THE TASK> Below is a listing; restate from it, character for character, the lines beginning at the line holding "Model this object" and ending at the line holding "seat_gap = 1.3", both included.

RECORD LIST>

----

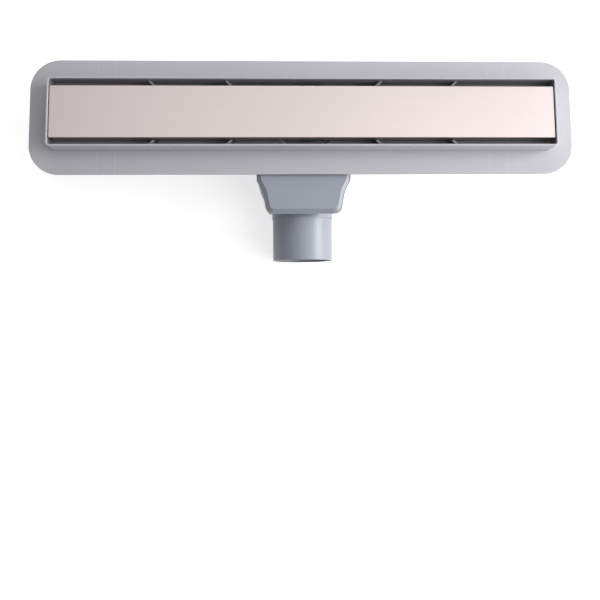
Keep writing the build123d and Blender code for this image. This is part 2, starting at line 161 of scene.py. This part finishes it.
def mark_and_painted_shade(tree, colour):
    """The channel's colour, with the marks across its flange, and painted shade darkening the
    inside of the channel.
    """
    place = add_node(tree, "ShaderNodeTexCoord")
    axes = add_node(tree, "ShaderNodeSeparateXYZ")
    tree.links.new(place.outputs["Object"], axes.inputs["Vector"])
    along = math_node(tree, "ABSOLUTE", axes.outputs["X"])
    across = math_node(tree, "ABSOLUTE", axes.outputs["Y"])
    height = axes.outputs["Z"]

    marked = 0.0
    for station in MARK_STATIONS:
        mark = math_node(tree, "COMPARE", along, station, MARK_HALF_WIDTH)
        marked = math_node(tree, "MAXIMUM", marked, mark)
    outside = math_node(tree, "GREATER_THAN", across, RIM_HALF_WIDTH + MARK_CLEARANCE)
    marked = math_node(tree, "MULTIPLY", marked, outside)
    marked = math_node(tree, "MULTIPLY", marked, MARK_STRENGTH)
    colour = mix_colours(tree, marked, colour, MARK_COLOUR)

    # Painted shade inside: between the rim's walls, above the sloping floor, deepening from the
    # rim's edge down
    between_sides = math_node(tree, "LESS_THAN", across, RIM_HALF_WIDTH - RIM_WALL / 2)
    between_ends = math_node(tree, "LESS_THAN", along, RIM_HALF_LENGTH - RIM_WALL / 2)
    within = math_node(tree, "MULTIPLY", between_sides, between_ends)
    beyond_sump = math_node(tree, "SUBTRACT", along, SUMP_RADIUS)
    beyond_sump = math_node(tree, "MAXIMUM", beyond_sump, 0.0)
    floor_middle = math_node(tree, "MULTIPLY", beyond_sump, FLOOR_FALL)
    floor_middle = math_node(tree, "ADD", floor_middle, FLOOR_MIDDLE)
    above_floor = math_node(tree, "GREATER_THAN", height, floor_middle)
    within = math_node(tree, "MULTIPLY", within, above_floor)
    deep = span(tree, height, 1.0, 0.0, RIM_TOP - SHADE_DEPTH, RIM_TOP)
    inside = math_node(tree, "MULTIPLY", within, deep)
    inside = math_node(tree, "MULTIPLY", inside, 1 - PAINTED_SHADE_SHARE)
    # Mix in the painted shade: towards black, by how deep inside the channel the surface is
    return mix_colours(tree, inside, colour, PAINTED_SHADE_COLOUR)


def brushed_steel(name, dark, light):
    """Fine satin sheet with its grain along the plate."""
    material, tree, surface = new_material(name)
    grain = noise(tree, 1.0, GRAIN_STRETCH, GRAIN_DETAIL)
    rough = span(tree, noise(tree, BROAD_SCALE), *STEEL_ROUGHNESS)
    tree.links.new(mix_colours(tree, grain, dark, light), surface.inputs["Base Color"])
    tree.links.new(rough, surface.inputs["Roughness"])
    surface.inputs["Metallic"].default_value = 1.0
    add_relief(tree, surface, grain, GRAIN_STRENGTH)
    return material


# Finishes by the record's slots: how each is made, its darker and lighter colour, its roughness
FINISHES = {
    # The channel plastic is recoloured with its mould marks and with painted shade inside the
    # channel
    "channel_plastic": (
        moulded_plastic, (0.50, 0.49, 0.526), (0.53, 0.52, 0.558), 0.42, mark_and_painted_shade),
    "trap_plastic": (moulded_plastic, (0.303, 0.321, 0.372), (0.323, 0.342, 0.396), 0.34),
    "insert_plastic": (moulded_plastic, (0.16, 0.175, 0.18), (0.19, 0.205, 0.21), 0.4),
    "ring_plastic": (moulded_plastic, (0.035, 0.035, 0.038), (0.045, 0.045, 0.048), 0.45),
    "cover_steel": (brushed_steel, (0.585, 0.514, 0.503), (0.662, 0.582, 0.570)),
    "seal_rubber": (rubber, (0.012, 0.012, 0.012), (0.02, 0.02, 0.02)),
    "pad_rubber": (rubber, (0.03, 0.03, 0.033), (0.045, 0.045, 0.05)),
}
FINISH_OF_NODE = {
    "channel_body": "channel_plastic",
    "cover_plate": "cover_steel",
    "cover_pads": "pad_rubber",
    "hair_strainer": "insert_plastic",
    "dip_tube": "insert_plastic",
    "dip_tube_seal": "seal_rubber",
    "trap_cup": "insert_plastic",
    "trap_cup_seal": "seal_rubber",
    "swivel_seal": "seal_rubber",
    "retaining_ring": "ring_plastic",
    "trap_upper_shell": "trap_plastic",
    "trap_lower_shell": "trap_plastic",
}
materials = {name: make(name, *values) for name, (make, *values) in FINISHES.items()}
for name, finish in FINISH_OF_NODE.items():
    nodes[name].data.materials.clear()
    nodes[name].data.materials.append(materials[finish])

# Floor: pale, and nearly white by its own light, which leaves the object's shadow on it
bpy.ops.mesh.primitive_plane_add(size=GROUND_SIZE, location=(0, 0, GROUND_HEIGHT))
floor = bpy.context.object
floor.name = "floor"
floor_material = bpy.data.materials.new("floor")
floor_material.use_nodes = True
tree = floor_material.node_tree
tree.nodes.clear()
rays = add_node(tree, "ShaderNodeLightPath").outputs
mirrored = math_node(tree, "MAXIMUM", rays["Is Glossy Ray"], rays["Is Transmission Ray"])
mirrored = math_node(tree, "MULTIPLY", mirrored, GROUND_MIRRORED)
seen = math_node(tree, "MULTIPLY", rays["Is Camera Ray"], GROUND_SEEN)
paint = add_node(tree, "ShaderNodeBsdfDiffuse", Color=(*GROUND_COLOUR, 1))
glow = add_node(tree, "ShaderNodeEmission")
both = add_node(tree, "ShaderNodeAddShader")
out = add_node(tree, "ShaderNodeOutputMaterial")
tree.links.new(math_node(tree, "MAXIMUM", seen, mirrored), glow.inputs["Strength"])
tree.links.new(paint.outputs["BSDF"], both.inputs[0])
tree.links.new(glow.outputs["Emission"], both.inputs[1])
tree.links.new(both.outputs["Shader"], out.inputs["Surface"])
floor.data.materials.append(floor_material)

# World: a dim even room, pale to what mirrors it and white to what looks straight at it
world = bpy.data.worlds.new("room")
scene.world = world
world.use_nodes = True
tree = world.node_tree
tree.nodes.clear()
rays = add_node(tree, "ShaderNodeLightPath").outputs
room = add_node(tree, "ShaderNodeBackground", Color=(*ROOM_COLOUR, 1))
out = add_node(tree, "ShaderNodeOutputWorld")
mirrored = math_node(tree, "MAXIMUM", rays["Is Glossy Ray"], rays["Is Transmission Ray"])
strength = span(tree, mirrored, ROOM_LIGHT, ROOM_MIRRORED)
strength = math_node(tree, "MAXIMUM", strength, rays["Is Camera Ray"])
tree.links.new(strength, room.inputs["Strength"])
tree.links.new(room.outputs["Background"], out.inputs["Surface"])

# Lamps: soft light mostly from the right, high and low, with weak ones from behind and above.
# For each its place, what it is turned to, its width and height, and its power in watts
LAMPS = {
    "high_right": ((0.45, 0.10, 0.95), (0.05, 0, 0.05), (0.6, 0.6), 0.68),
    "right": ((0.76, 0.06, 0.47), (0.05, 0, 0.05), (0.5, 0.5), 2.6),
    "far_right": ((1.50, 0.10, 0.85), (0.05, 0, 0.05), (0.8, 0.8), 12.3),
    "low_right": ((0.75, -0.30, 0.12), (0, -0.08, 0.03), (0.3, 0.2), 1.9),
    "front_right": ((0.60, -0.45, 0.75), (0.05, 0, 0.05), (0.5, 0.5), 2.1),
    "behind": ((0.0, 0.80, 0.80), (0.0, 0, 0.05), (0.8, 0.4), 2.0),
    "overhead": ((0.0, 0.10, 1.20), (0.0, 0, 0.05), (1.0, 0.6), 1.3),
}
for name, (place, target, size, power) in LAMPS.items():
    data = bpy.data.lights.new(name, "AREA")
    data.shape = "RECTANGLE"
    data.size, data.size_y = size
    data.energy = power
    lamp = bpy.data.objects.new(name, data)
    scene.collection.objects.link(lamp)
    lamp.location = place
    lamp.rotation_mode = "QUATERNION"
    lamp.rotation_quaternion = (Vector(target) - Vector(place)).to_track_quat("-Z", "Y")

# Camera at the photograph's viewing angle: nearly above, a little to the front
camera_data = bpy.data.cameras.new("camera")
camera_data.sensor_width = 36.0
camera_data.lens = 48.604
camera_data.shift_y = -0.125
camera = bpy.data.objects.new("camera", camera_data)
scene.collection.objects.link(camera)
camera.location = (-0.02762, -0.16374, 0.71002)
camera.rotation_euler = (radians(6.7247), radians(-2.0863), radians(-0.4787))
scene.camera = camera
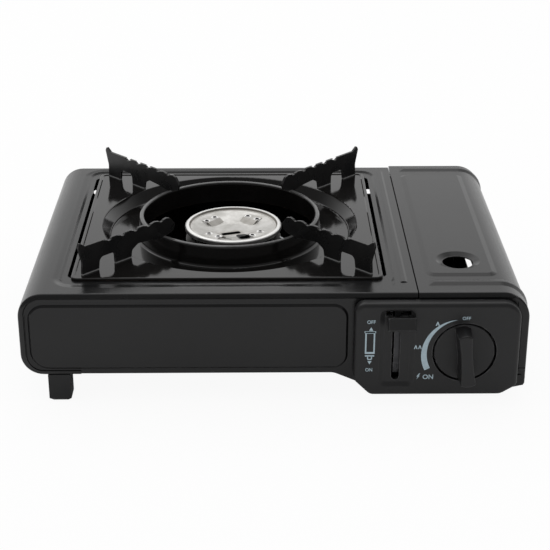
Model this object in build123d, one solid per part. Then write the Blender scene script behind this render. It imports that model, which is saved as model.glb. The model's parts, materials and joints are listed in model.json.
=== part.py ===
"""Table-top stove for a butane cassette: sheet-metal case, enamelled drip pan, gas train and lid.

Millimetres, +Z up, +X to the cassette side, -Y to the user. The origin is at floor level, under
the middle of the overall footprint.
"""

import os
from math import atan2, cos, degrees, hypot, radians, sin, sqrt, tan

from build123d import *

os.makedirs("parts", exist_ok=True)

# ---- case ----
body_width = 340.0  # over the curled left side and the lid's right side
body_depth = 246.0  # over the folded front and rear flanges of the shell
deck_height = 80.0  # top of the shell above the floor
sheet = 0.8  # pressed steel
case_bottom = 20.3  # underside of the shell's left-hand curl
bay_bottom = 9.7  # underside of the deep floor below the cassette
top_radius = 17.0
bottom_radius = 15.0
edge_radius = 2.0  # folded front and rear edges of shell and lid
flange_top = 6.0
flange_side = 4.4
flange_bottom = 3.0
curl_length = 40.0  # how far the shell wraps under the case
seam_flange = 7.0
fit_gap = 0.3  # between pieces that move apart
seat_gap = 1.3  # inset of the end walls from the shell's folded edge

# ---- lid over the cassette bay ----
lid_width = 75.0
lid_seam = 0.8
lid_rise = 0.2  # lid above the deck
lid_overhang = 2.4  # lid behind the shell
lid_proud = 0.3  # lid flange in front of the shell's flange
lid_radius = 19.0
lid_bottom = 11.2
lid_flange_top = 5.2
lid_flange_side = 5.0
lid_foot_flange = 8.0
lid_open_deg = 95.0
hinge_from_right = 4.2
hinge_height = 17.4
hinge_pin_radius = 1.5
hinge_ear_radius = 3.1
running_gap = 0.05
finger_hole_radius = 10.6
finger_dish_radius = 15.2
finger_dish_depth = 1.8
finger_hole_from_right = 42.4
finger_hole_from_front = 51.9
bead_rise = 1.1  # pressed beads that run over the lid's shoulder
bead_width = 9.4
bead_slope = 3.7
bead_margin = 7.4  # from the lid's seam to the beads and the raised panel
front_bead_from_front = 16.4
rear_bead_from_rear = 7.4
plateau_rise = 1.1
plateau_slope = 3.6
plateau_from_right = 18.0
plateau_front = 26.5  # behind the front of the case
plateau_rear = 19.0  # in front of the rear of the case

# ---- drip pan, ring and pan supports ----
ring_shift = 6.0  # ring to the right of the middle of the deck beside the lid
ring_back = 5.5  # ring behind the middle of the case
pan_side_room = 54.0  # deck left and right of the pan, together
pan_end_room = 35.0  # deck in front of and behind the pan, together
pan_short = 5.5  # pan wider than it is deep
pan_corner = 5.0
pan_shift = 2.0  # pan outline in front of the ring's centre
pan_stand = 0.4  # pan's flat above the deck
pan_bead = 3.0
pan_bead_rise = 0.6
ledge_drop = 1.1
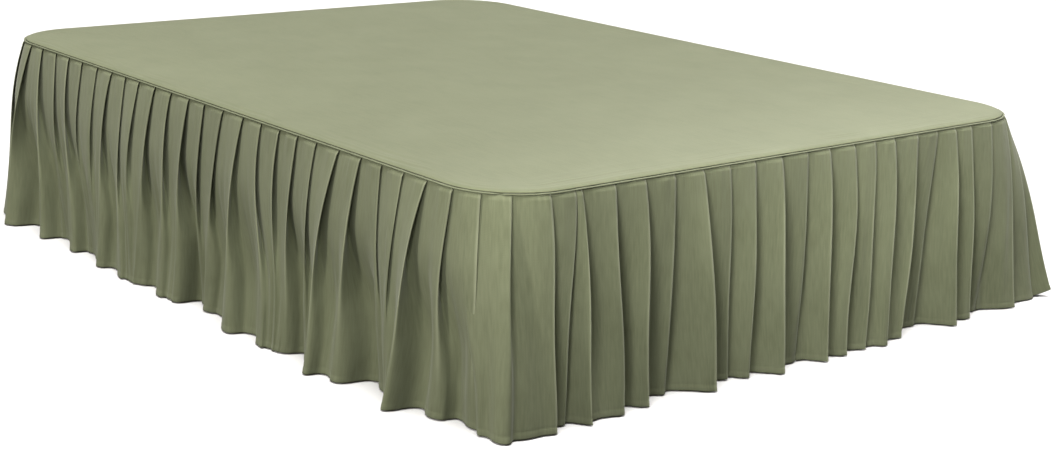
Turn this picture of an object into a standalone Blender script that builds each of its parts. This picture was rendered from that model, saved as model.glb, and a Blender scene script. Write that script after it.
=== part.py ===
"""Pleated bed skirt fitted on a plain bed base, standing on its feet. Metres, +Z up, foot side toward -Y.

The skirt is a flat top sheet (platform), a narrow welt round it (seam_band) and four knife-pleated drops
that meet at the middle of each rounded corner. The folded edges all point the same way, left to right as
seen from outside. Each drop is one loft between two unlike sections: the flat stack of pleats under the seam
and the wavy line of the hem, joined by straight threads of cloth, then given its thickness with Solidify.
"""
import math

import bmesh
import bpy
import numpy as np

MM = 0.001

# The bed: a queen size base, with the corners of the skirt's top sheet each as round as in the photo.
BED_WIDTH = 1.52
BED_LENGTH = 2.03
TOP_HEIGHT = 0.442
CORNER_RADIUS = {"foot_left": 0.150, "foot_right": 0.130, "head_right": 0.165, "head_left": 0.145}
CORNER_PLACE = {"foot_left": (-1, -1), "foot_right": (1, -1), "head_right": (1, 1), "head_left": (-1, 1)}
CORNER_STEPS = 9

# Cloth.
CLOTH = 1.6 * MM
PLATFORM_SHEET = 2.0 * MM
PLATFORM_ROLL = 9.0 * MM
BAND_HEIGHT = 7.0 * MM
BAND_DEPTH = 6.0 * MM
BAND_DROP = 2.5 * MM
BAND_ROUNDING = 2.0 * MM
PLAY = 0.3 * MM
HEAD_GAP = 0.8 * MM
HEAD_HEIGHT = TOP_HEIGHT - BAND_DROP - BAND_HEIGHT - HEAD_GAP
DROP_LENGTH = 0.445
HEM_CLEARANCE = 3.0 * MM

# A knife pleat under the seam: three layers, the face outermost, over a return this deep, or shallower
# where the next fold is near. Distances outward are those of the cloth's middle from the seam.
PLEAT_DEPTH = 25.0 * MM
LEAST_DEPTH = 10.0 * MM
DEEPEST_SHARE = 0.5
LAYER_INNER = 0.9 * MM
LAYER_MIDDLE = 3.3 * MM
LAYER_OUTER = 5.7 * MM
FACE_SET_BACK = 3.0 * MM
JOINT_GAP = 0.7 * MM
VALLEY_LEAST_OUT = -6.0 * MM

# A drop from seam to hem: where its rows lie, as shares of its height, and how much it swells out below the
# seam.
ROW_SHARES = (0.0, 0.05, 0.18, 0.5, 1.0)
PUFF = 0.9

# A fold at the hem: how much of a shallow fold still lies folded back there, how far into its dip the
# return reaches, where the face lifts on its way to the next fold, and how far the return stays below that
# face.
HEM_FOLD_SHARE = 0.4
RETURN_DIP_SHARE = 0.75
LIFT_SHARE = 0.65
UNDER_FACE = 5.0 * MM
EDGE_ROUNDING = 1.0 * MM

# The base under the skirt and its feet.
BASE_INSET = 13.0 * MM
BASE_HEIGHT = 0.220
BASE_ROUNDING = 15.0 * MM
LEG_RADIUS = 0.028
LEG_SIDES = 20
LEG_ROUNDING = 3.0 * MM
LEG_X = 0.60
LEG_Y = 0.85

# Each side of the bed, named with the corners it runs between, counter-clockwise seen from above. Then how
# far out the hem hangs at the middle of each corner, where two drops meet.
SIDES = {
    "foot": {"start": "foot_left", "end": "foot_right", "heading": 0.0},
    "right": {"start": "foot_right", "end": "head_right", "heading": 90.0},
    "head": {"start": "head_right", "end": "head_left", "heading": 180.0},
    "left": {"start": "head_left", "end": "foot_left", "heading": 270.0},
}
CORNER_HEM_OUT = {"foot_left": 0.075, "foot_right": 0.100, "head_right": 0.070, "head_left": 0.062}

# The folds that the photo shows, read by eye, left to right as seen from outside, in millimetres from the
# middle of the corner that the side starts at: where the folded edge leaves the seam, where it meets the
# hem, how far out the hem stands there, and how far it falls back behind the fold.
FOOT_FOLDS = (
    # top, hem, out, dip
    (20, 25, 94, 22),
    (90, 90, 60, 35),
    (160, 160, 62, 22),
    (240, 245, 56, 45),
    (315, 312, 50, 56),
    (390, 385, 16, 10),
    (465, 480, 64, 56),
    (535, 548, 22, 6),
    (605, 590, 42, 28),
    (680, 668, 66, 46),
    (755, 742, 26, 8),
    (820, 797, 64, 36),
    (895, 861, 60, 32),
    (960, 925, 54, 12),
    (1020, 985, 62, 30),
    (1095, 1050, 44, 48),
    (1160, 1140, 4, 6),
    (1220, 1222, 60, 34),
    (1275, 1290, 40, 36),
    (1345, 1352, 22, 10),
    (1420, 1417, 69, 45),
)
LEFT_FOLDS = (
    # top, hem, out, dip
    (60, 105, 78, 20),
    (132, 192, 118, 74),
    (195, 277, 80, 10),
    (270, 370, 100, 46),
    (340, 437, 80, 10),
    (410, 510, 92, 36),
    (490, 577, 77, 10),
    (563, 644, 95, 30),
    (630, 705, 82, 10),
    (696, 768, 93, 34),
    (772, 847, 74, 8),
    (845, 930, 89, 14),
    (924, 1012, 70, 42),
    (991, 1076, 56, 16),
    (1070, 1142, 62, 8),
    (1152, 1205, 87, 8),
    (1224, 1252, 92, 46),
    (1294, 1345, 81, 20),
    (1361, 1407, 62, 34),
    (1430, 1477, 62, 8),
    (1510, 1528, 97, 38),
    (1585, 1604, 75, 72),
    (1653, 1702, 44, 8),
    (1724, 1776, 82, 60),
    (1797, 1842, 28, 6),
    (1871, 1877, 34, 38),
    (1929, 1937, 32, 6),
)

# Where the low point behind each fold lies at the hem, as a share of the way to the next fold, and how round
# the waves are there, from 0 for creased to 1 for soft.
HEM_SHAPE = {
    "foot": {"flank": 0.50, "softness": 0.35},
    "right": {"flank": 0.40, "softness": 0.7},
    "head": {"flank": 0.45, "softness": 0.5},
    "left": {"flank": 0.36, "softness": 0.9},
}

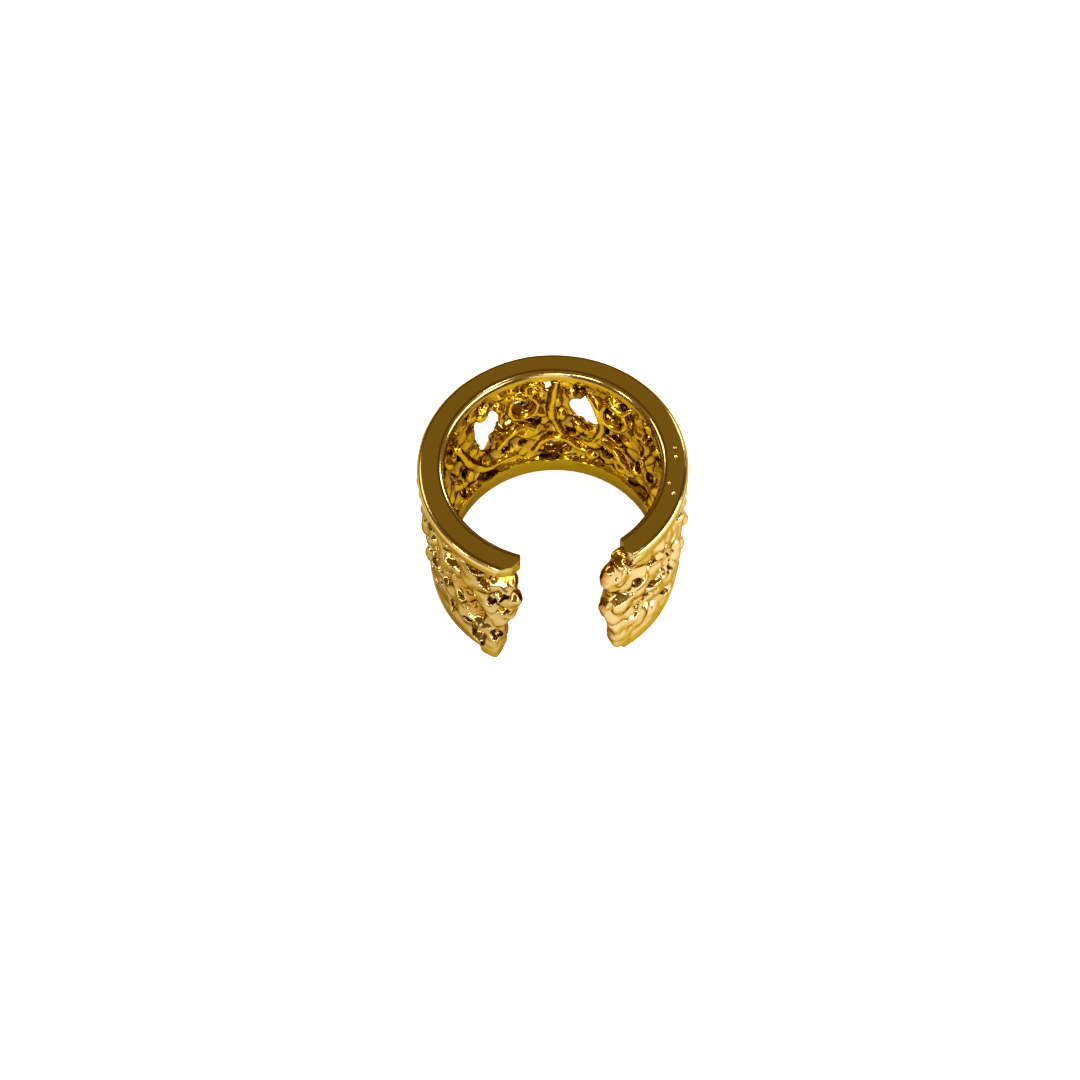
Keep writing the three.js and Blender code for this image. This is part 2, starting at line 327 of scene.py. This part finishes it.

----

REPLY>
Model this object in build123d, one solid per part. Then write the Blender scene script behind this render. It imports that model, which is saved as model.glb. The model's parts, materials and joints are listed in model.json.
=== part.py ===
"""Table-top stove for a butane cassette: sheet-metal case, enamelled drip pan, gas train and lid.

Millimetres, +Z up, +X to the cassette side, -Y to the user. The origin is at floor level, under
the middle of the overall footprint.
"""

import os
from math import atan2, cos, degrees, hypot, radians, sin, sqrt, tan

from build123d import *

os.makedirs("parts", exist_ok=True)

# ---- case ----
body_width = 340.0  # over the curled left side and the lid's right side
body_depth = 246.0  # over the folded front and rear flanges of the shell
deck_height = 80.0  # top of the shell above the floor
sheet = 0.8  # pressed steel
case_bottom = 20.3  # underside of the shell's left-hand curl
bay_bottom = 9.7  # underside of the deep floor below the cassette
top_radius = 17.0
bottom_radius = 15.0
edge_radius = 2.0  # folded front and rear edges of shell and lid
flange_top = 6.0
flange_side = 4.4
flange_bottom = 3.0
curl_length = 40.0  # how far the shell wraps under the case
seam_flange = 7.0
fit_gap = 0.3  # between pieces that move apart
seat_gap = 1.3  # inset of the end walls from the shell's folded edge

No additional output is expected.